Your task: Repeat exactly the lines from the one containing "housing_shell();" through the one containing "obj.matrix_world = Matrix.Identity(4)", both lines included, please, without any other lines.

Source data:

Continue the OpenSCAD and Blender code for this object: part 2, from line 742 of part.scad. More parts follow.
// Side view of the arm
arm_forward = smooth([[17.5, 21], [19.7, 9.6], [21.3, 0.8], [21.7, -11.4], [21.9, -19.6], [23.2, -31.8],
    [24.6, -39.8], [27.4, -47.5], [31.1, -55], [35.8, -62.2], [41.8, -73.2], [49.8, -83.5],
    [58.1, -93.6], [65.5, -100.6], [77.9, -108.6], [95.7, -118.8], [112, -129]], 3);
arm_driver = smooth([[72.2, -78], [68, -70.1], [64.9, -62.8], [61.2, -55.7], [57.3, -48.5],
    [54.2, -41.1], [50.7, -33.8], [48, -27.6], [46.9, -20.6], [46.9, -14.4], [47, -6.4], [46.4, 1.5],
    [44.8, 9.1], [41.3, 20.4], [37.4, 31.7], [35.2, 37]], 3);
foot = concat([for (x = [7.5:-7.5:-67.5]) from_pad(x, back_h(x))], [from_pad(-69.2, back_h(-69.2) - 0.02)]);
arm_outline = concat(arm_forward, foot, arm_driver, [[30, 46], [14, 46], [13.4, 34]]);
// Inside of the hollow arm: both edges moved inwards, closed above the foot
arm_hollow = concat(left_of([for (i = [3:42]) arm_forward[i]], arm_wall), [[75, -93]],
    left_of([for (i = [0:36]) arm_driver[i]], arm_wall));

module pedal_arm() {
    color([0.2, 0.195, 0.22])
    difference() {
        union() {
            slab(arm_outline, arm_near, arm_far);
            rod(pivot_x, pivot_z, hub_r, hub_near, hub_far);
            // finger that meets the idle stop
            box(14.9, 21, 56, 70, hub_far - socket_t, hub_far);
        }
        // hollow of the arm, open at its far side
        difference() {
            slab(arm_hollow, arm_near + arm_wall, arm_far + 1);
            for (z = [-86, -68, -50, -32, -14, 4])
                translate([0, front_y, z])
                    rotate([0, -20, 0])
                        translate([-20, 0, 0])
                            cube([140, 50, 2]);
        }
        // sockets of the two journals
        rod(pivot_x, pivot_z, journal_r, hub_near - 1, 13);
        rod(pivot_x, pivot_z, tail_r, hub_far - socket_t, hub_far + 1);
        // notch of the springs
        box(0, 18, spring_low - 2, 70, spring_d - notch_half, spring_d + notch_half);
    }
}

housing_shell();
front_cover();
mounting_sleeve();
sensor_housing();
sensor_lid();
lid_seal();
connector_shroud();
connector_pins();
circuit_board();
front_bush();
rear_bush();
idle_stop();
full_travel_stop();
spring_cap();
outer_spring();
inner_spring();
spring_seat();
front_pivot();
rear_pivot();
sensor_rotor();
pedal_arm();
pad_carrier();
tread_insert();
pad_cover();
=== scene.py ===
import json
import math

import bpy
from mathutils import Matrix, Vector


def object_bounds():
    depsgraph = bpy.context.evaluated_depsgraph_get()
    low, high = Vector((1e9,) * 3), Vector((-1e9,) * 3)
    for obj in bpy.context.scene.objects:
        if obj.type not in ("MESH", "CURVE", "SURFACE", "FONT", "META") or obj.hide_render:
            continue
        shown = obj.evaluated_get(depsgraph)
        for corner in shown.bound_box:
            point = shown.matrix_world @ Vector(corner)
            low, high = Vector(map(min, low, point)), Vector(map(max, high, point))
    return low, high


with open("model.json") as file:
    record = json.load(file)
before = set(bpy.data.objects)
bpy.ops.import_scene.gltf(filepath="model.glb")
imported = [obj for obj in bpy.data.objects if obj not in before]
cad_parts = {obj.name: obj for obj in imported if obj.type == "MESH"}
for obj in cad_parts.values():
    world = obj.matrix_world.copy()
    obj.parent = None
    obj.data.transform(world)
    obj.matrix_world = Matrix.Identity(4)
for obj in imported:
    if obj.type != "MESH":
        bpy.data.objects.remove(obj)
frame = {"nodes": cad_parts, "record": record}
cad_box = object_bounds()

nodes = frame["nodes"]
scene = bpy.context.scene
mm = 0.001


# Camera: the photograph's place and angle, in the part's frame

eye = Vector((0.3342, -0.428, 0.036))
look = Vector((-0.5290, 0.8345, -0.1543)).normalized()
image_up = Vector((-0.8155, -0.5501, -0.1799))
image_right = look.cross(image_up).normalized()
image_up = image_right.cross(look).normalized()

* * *

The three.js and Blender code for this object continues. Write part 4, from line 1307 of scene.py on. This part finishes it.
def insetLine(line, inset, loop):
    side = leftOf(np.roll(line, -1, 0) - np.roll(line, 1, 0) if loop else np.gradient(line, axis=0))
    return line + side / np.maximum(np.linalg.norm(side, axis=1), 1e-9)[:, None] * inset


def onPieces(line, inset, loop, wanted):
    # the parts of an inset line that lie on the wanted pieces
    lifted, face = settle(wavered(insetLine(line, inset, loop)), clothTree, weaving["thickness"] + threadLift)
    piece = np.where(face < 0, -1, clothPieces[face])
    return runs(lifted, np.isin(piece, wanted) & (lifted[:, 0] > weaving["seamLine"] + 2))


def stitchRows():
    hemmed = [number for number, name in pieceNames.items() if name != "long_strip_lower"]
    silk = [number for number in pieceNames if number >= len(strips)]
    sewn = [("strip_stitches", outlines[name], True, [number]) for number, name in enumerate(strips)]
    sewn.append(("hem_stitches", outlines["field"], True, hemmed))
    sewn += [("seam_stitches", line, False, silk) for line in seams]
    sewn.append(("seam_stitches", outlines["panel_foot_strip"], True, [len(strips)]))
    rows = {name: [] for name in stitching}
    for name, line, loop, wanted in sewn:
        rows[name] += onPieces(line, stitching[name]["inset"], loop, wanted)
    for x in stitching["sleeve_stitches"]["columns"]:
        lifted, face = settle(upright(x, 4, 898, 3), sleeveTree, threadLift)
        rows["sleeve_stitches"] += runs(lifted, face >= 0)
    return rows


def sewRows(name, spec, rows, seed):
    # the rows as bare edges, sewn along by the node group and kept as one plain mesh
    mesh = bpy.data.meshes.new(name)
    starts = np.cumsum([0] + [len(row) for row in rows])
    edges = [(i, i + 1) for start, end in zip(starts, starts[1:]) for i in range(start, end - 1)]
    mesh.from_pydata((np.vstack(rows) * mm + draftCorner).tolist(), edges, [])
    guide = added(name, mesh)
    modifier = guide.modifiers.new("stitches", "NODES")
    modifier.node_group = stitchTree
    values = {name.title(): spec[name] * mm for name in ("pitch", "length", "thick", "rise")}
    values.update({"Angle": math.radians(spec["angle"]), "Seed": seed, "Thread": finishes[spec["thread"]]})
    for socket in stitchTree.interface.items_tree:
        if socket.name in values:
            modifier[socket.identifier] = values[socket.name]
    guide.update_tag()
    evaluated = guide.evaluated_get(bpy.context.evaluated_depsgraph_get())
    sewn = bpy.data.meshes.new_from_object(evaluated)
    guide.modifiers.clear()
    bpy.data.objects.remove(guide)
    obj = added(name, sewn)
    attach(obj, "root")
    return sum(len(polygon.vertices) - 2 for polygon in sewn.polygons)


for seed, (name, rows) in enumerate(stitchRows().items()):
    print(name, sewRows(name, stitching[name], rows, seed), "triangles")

Exercise answer:
housing_shell();
front_cover();
mounting_sleeve();
sensor_housing();
sensor_lid();
lid_seal();
connector_shroud();
connector_pins();
circuit_board();
front_bush();
rear_bush();
idle_stop();
full_travel_stop();
spring_cap();
outer_spring();
inner_spring();
spring_seat();
front_pivot();
rear_pivot();
sensor_rotor();
pedal_arm();
pad_carrier();
tread_insert();
pad_cover();
=== scene.py ===
import json
import math

import bpy
from mathutils import Matrix, Vector


def object_bounds():
    depsgraph = bpy.context.evaluated_depsgraph_get()
    low, high = Vector((1e9,) * 3), Vector((-1e9,) * 3)
    for obj in bpy.context.scene.objects:
        if obj.type not in ("MESH", "CURVE", "SURFACE", "FONT", "META") or obj.hide_render:
            continue
        shown = obj.evaluated_get(depsgraph)
        for corner in shown.bound_box:
            point = shown.matrix_world @ Vector(corner)
            low, high = Vector(map(min, low, point)), Vector(map(max, high, point))
    return low, high


with open("model.json") as file:
    record = json.load(file)
before = set(bpy.data.objects)
bpy.ops.import_scene.gltf(filepath="model.glb")
imported = [obj for obj in bpy.data.objects if obj not in before]
cad_parts = {obj.name: obj for obj in imported if obj.type == "MESH"}
for obj in cad_parts.values():
    world = obj.matrix_world.copy()
    obj.parent = None
    obj.data.transform(world)
    obj.matrix_world = Matrix.Identity(4)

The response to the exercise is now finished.